My fiance has always had trouble with my mother.

A little about my mother, she grew up with an abusive alcoholic father and those affects have followed her through her life. Growing up she was very hard on my sister and I, but over the years we have just grown used to her and now when I need to I just put her in her place in gentle way, if possible. She can be very hard and sometimes can say things in a tone or way that stings a little. I'm used to it and igore it most of the time. On the other hand my mother can be one of the most giving and loving people you would ever meet. She just complex and we love her for who she is. I know she does a few issues with my fiance in the fact that she feels my fiance has taken a little more than she has given. Overall, she has always treated my fiance with respect.

I couldn't believe when she said to me "So what have you said to your mother about me lately", it's like holy crap, now what. Truthfully, I don't say much to my mother about our relationship. So here I am stunned, more so that I thought maybe we just might start fresh, but now my mother has got her all upset. So I tried to talk to her about, but now she said she's done talking, because "she tried to share with me and all I did was get upset". Yes, I did, it just took me by surprise thats all and it's my fault because she tried to share and I got bent out of shape. 

I have apologized for my mother since we met, she is who she is and not much we can do to change her now. 

I feel like I'm going crazy and she's up lying on the couch not talking to me. Maybe I do need to listen better and keep my mouth shut. Just looking for thoughts.


----------



## oneMOreguy (Aug 22, 2012)

...you would get a lot better advice and insight into the issues you face if you kept all of your discussions and questions in one thread......there is a lot going on in your relationship that is lost by how you are approaching this. 

For starters, it is not your place to apologize for your mom....your fiance is grown and can speak her mind........she certainly speaks to you directly doesn't she?

and what exactly did your mom do or say to antagonize her? Makes a lot of difference to the advice you might get here?

and does the fact that your mom was dropping off your son enter into this? Your first thread was about how poorly your fiance was treating him.

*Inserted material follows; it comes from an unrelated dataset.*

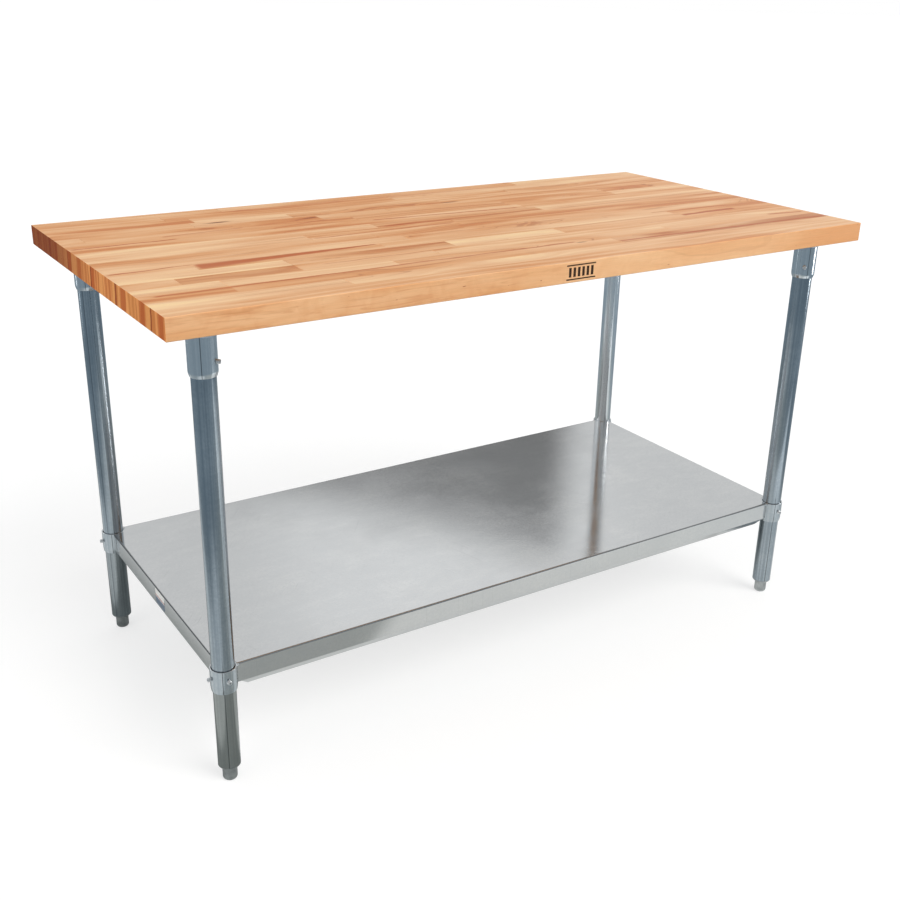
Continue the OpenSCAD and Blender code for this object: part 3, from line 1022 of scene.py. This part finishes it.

I am sorry you are so confused by your fiance's feelings and actions. But remember that you can not control her, only how you react to her. So this is gut check time.....is she really being reasonable and acting withing loving boundaries? If not, how are you going to react to that to enforce those boundaries. If you don't change how you react, then welcome to the rest of your life......

....I know that this is at least your third thread here, and different pieces of information are present in each. I have paid attention because hearing about your son's treatment really hit me hard inside. And I also suppose you just hate it when I am the one posting so much on your threads, because I am trying to force you to take a hard and realistic look at what her actions are, and the impact on you and your son. Please start being realistic about what is going on around you as a whole, not bit by bit......I am truly worried about both you and son.


----------



## trey69 (Dec 29, 2010)

I read this thread and the other one, and as much as I hate to say it, I think you are with someone who can't provide for you what you need or are looking for. You can care about her and love her all day long, but in the end you know thats not enough. What you're looking for in her, just isn't there, for whatever reason.


----------



## indiecat (Sep 24, 2012)

Could you have said that you know that your mom upsets her and you feel bad about that. Just try to show that you realize that she has problems dealing with your mom without defending your mom. 
Your fiance really needs to start using "I" statements. "You" statements cause fights!


----------